-- START RECORDS SUPPLIED --

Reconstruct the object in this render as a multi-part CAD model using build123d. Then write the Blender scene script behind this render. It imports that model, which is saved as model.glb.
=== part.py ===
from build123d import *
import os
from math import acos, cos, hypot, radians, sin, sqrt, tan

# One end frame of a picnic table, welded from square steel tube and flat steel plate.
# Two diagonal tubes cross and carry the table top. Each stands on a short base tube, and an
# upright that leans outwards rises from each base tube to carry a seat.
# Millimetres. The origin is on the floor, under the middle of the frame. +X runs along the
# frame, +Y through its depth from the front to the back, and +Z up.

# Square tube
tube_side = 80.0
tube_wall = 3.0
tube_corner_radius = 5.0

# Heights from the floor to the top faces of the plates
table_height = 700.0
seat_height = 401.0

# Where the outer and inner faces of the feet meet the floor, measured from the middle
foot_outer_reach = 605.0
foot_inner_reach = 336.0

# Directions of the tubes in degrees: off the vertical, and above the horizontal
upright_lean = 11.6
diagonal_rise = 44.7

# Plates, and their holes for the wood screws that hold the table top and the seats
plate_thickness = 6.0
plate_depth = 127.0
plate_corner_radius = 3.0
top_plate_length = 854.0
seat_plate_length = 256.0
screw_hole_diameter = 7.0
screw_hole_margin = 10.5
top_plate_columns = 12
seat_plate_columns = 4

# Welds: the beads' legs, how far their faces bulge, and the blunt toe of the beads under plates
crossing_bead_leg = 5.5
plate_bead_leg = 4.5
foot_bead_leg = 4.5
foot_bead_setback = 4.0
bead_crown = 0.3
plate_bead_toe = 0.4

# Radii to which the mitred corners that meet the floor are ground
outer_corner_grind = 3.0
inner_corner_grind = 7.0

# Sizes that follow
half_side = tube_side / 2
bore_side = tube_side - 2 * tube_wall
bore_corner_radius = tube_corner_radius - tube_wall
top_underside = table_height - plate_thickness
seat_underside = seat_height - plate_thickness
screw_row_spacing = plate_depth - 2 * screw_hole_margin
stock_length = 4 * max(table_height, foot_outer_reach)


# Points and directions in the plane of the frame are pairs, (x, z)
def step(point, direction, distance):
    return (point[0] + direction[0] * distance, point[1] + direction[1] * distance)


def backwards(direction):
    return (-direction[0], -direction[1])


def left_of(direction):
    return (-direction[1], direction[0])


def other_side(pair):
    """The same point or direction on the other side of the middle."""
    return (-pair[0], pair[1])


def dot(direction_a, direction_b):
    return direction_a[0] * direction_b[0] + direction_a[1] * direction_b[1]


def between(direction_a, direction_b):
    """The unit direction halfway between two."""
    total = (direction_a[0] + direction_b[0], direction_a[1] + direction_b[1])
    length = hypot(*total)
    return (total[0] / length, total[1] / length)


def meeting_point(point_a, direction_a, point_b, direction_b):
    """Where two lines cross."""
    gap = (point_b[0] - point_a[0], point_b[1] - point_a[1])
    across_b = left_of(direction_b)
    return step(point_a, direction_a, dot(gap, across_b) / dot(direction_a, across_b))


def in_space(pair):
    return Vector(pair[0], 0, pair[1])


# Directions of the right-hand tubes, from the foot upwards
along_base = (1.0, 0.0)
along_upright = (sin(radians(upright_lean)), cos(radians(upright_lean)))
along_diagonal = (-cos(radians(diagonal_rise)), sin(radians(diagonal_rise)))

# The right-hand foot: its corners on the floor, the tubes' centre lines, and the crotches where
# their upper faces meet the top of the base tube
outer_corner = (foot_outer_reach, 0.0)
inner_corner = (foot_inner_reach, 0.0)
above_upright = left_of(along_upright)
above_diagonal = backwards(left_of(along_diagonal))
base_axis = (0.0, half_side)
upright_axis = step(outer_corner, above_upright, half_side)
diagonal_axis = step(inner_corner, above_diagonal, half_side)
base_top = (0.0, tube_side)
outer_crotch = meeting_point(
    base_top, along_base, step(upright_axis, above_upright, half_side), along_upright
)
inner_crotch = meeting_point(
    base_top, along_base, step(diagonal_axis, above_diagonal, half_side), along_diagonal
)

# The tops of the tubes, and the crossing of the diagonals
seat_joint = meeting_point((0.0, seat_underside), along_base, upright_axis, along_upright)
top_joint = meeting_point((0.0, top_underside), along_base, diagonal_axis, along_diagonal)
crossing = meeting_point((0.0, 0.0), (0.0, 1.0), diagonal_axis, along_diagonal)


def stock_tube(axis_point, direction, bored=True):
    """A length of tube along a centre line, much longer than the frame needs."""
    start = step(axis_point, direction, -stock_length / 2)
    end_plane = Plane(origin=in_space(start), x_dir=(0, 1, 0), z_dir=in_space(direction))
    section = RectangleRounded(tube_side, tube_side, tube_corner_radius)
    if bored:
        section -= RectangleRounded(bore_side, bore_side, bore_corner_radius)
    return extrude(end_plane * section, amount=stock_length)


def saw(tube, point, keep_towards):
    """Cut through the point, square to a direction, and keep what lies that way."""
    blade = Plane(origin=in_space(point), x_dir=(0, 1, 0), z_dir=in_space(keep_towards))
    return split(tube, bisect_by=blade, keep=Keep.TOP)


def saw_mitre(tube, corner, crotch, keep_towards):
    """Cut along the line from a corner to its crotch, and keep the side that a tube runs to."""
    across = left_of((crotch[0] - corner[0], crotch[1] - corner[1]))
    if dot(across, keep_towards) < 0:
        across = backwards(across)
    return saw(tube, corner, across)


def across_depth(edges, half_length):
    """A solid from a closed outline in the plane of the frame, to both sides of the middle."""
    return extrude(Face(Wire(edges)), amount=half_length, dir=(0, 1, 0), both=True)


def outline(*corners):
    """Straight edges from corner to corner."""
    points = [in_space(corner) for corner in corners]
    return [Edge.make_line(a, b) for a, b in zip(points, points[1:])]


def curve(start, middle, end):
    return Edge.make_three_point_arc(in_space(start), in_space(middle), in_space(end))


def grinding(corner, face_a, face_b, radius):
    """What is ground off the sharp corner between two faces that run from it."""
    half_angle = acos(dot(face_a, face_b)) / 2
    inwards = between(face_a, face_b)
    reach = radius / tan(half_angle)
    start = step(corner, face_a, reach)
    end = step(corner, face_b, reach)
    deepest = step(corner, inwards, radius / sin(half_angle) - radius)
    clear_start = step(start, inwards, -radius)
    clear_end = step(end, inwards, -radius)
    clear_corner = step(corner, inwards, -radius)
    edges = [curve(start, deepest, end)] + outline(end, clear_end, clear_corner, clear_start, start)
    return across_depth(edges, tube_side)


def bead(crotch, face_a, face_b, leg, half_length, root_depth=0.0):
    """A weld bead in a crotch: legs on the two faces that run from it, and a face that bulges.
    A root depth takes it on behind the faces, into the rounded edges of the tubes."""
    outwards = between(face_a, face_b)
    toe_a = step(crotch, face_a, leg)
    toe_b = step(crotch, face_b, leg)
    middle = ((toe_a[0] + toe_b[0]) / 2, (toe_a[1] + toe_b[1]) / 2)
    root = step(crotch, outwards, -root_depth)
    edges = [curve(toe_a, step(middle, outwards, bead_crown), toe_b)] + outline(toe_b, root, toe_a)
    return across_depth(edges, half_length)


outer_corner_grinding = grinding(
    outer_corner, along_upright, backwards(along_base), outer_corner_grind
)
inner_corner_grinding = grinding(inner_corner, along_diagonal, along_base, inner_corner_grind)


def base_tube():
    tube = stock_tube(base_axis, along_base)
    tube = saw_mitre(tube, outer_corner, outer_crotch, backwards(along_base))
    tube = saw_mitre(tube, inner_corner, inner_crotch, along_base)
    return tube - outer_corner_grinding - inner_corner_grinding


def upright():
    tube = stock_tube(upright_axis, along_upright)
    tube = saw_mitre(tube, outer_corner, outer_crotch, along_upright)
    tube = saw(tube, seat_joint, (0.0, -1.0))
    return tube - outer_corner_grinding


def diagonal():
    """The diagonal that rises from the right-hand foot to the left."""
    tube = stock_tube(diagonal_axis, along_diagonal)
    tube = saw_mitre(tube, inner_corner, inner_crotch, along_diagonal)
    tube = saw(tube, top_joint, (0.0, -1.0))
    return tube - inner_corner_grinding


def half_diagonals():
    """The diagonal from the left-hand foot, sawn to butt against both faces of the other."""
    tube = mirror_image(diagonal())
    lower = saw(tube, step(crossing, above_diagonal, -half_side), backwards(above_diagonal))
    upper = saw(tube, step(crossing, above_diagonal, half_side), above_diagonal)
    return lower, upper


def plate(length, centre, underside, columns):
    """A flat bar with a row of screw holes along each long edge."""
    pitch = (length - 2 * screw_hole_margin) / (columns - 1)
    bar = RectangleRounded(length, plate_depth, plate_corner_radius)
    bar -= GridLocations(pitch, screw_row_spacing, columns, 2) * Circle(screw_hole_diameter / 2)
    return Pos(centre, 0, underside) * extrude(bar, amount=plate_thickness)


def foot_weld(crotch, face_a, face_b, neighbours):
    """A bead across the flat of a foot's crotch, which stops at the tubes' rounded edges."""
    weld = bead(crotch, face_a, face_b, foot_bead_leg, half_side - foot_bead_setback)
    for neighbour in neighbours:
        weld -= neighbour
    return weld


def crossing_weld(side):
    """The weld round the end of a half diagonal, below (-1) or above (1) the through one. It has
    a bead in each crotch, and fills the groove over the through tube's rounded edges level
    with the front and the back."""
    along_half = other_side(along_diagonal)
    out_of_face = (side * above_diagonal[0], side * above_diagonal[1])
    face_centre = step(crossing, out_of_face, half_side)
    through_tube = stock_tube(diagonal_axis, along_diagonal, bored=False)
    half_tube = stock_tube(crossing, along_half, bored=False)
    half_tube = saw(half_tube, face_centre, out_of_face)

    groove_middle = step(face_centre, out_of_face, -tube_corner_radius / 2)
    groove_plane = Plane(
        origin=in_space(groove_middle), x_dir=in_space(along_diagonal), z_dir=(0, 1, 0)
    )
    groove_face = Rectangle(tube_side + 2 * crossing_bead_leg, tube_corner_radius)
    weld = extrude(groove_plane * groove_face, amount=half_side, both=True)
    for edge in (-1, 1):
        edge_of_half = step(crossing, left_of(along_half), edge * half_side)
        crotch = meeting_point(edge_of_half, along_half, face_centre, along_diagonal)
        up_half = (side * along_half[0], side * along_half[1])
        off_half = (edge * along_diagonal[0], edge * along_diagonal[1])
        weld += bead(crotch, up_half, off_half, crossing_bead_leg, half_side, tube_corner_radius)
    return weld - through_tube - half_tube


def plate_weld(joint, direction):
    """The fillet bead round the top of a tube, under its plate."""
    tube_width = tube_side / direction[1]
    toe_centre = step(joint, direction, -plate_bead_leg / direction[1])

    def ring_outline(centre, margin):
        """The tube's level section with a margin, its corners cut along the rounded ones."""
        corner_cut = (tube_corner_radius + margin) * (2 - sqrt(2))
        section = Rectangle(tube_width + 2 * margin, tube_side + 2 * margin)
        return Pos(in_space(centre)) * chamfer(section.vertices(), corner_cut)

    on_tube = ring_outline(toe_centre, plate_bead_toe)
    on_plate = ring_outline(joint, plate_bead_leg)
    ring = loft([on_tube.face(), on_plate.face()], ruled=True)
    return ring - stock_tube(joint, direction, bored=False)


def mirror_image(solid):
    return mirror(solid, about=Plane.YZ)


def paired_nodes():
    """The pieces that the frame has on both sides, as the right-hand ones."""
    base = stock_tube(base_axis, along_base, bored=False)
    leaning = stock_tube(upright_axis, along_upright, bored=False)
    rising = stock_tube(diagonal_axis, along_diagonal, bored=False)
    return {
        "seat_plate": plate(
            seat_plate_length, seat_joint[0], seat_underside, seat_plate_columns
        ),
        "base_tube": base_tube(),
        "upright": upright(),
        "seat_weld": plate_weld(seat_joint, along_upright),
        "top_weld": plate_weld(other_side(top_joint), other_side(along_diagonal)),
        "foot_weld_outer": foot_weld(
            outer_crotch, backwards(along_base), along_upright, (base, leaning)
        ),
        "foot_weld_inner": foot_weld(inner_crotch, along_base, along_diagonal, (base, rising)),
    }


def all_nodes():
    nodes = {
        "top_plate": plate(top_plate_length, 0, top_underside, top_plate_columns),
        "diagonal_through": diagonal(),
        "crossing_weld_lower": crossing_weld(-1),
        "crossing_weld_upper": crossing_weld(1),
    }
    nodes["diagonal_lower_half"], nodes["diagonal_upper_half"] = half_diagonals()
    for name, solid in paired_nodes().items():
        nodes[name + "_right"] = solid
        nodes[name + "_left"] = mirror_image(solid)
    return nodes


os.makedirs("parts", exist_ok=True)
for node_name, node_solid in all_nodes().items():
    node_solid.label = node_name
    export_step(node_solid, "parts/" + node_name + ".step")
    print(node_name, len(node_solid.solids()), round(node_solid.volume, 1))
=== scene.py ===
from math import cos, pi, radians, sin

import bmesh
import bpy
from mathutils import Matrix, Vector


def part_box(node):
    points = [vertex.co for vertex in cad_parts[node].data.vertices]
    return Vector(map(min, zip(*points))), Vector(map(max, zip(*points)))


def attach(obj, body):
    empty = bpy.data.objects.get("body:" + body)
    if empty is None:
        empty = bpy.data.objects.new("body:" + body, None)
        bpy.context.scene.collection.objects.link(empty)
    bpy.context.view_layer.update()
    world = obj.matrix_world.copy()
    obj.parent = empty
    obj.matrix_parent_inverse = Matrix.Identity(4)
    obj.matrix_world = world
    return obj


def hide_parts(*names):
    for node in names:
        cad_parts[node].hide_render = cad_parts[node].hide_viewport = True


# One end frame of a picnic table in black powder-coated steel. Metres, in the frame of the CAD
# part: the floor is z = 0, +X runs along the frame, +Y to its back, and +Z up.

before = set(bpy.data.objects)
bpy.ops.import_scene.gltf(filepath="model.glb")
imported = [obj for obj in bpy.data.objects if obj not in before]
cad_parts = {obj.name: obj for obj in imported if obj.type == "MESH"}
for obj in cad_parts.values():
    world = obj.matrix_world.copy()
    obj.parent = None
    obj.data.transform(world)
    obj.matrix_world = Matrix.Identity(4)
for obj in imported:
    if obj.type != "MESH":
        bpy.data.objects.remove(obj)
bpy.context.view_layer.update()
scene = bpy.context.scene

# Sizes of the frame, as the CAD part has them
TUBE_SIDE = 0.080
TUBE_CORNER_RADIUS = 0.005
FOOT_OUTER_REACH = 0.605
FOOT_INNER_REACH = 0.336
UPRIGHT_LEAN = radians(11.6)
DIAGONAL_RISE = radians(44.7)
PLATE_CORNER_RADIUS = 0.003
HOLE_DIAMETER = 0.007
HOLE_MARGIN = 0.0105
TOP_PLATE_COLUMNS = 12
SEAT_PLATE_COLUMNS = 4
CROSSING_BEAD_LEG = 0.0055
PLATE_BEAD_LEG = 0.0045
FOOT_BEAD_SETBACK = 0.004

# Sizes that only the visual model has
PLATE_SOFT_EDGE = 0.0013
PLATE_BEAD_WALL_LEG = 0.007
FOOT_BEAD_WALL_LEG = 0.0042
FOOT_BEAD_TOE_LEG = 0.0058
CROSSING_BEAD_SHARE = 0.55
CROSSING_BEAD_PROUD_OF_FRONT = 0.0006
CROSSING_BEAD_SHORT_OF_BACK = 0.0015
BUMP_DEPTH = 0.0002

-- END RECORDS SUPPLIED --
-- START RECORDS SUPPLIED --

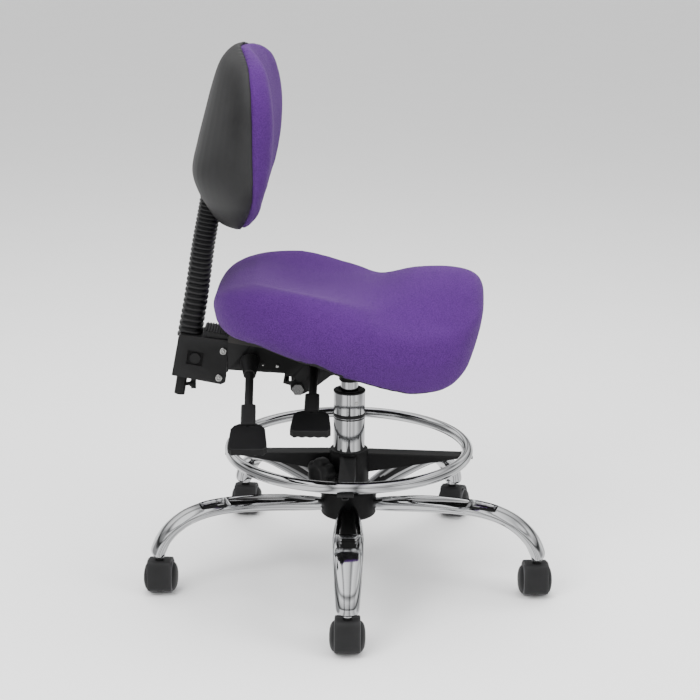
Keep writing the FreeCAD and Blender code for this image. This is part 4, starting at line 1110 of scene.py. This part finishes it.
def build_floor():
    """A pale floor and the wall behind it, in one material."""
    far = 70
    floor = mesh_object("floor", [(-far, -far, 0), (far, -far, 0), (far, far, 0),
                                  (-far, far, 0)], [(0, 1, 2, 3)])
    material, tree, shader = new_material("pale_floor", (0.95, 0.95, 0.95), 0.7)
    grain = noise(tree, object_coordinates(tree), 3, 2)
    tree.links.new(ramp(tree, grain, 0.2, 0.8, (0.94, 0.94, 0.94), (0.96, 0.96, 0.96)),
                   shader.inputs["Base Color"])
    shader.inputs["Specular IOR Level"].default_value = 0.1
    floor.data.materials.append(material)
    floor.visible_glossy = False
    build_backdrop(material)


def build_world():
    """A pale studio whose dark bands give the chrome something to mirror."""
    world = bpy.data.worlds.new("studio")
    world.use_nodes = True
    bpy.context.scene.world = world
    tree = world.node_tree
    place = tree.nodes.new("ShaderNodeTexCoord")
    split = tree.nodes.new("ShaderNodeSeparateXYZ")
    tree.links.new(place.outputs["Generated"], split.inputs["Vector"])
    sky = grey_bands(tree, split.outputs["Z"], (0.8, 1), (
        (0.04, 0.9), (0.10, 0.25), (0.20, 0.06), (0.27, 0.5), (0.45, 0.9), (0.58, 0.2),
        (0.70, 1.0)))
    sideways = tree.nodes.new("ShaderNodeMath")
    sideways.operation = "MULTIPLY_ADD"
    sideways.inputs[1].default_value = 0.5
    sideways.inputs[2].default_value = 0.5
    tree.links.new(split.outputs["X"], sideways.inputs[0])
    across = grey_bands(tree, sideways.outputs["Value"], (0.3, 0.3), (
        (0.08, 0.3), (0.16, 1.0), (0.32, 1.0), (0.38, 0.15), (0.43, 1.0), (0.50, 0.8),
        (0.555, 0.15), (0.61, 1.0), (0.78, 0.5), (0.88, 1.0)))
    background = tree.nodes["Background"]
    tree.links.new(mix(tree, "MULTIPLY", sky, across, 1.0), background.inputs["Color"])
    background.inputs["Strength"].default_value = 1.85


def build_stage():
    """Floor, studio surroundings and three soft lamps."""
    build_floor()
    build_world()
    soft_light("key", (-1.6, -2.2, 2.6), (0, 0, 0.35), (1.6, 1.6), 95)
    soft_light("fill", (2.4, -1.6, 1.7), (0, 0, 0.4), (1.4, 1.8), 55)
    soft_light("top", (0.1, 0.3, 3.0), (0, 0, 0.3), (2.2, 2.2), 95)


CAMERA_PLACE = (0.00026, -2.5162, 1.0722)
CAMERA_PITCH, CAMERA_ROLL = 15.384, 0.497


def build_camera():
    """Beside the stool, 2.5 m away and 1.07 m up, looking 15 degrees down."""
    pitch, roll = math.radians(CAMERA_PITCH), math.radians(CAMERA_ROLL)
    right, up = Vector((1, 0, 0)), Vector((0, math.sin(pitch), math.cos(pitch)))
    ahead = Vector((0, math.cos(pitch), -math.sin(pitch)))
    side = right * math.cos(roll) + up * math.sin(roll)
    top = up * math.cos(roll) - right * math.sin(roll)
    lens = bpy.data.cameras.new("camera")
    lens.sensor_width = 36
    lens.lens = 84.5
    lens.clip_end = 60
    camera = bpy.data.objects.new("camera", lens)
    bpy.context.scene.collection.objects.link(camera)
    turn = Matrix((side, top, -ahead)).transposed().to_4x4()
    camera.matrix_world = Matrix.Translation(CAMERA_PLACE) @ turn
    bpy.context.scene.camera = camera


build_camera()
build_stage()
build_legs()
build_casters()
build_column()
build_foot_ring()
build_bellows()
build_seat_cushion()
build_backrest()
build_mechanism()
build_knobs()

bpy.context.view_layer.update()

-- END RECORDS SUPPLIED --

◆ EXERCISE DIRECTIONS: Everything from the line that contains "Reconstruct the object" to the line that contains "return (point[0] +" must be transcribed exactly, both end lines included.

◆ FULL SOLUTION:
Reconstruct the object in this render as a multi-part CAD model using build123d. Then write the Blender scene script behind this render. It imports that model, which is saved as model.glb.
=== part.py ===
from build123d import *
import os
from math import acos, cos, hypot, radians, sin, sqrt, tan

# One end frame of a picnic table, welded from square steel tube and flat steel plate.
# Two diagonal tubes cross and carry the table top. Each stands on a short base tube, and an
# upright that leans outwards rises from each base tube to carry a seat.
# Millimetres. The origin is on the floor, under the middle of the frame. +X runs along the
# frame, +Y through its depth from the front to the back, and +Z up.

# Square tube
tube_side = 80.0
tube_wall = 3.0
tube_corner_radius = 5.0

# Heights from the floor to the top faces of the plates
table_height = 700.0
seat_height = 401.0

# Where the outer and inner faces of the feet meet the floor, measured from the middle
foot_outer_reach = 605.0
foot_inner_reach = 336.0

# Directions of the tubes in degrees: off the vertical, and above the horizontal
upright_lean = 11.6
diagonal_rise = 44.7

# Plates, and their holes for the wood screws that hold the table top and the seats
plate_thickness = 6.0
plate_depth = 127.0
plate_corner_radius = 3.0
top_plate_length = 854.0
seat_plate_length = 256.0
screw_hole_diameter = 7.0
screw_hole_margin = 10.5
top_plate_columns = 12
seat_plate_columns = 4

# Welds: the beads' legs, how far their faces bulge, and the blunt toe of the beads under plates
crossing_bead_leg = 5.5
plate_bead_leg = 4.5
foot_bead_leg = 4.5
foot_bead_setback = 4.0
bead_crown = 0.3
plate_bead_toe = 0.4

# Radii to which the mitred corners that meet the floor are ground
outer_corner_grind = 3.0
inner_corner_grind = 7.0

# Sizes that follow
half_side = tube_side / 2
bore_side = tube_side - 2 * tube_wall
bore_corner_radius = tube_corner_radius - tube_wall
top_underside = table_height - plate_thickness
seat_underside = seat_height - plate_thickness
screw_row_spacing = plate_depth - 2 * screw_hole_margin
stock_length = 4 * max(table_height, foot_outer_reach)


# Points and directions in the plane of the frame are pairs, (x, z)
def step(point, direction, distance):
    return (point[0] + direction[0] * distance, point[1] + direction[1] * distance)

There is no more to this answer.